## Input rows
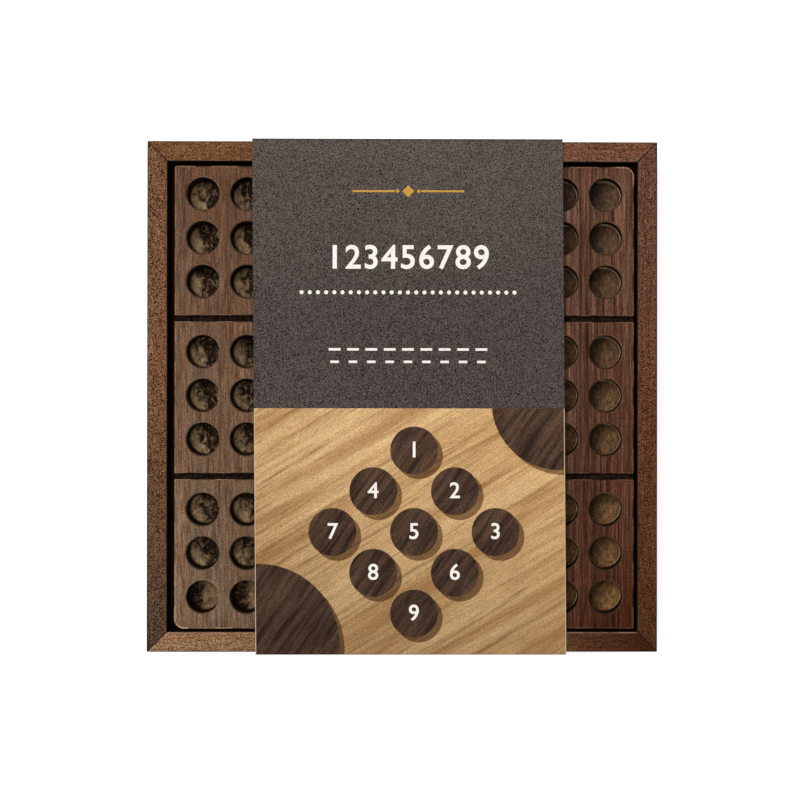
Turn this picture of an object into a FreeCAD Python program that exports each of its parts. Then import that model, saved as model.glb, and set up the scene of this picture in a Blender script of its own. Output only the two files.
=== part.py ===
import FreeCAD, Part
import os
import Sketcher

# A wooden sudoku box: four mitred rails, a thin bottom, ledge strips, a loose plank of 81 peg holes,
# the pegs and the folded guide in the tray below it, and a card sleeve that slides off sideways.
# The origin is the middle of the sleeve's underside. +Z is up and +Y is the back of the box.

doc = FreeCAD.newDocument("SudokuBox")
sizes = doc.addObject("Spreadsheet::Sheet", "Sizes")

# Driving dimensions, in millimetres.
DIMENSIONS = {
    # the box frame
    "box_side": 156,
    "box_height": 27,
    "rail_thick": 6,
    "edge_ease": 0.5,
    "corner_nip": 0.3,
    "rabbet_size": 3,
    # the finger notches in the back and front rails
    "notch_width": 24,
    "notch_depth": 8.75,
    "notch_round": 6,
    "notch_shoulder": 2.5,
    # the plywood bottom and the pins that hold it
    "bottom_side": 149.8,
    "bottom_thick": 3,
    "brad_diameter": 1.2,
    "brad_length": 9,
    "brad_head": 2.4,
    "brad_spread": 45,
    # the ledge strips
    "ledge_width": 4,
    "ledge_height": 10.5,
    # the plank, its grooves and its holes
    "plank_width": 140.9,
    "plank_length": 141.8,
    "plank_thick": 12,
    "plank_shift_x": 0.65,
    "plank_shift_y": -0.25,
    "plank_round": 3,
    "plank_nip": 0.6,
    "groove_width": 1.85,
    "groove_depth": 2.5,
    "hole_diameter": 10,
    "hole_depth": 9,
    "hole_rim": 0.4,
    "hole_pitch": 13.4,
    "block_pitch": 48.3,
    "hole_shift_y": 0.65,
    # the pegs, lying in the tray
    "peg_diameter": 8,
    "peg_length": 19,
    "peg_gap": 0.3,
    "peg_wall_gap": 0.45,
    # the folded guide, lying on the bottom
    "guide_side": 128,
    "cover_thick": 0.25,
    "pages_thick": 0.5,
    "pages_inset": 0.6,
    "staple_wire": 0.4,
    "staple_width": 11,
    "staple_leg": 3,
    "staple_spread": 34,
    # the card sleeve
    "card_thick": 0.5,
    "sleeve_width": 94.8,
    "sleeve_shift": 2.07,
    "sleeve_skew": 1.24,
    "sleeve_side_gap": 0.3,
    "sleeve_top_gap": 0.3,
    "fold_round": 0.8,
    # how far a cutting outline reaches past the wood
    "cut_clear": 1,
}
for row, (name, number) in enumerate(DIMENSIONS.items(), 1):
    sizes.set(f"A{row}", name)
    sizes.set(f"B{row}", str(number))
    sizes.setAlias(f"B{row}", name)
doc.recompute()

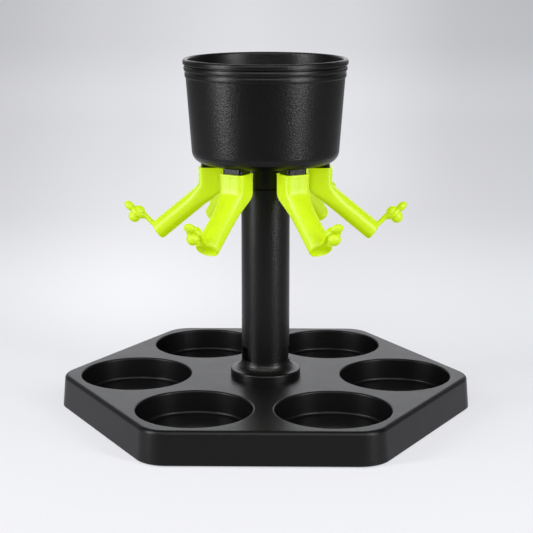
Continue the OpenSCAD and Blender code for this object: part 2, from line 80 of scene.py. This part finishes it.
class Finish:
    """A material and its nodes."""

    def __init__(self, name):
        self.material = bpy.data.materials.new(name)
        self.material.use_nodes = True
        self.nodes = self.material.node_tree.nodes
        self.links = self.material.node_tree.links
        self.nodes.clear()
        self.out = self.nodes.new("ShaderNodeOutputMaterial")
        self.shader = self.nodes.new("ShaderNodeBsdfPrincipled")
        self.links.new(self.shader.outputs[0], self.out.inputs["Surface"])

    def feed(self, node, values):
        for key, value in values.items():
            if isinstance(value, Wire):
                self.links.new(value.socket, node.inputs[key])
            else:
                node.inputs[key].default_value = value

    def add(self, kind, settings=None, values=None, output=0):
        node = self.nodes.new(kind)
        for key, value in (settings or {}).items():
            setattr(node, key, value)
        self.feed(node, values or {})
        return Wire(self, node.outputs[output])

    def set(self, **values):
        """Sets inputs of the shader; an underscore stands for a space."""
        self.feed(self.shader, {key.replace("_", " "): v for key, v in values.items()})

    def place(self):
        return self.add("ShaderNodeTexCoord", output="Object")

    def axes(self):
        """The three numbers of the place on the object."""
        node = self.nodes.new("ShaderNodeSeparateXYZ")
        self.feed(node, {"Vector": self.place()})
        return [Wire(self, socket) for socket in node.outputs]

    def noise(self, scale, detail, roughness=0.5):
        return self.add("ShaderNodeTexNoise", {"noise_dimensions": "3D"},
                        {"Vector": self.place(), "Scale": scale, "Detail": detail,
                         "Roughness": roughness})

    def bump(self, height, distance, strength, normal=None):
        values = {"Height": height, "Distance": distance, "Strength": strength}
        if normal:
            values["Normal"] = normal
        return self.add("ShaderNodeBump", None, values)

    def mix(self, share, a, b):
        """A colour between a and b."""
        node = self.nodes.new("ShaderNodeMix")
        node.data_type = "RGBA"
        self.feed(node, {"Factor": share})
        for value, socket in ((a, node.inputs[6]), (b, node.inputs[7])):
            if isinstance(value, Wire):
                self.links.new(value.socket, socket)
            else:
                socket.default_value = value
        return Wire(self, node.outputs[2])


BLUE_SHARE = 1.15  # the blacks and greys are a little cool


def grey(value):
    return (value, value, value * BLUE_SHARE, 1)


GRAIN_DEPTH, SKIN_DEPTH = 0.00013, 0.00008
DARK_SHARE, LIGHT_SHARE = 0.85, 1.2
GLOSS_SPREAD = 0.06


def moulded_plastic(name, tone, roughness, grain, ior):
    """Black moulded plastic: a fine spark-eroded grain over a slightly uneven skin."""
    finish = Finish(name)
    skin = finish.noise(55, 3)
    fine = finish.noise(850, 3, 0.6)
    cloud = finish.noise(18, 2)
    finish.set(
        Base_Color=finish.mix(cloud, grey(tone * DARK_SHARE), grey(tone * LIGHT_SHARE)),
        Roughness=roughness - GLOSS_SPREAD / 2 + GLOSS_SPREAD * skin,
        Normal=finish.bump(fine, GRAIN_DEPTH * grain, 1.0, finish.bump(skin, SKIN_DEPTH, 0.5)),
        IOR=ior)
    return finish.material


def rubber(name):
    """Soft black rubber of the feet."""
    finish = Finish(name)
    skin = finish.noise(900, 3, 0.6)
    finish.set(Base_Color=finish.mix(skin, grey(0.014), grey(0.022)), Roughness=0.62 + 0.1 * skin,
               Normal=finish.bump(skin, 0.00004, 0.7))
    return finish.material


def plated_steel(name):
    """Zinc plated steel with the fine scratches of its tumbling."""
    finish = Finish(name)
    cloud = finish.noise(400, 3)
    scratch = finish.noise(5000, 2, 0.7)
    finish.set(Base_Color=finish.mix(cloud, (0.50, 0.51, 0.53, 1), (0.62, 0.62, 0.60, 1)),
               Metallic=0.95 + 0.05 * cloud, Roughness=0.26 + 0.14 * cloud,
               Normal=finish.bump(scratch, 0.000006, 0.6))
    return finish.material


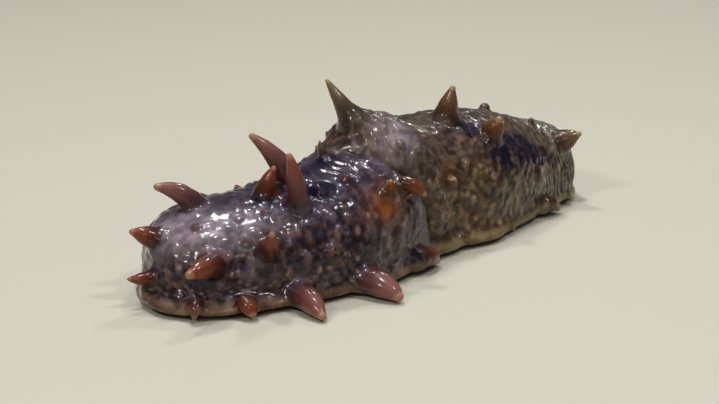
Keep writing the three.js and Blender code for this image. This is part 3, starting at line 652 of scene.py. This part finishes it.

## The request
Only the lines from the one containing "Continue the OpenSCAD" through the one containing "node.inputs[key].default_value = value" are to be reproduced, exactly as they appear.

## Solution to the problem
Continue the OpenSCAD and Blender code for this object: part 2, from line 80 of scene.py. This part finishes it.
class Finish:
    """A material and its nodes."""

    def __init__(self, name):
        self.material = bpy.data.materials.new(name)
        self.material.use_nodes = True
        self.nodes = self.material.node_tree.nodes
        self.links = self.material.node_tree.links
        self.nodes.clear()
        self.out = self.nodes.new("ShaderNodeOutputMaterial")
        self.shader = self.nodes.new("ShaderNodeBsdfPrincipled")
        self.links.new(self.shader.outputs[0], self.out.inputs["Surface"])

    def feed(self, node, values):
        for key, value in values.items():
            if isinstance(value, Wire):
                self.links.new(value.socket, node.inputs[key])
            else:
                node.inputs[key].default_value = value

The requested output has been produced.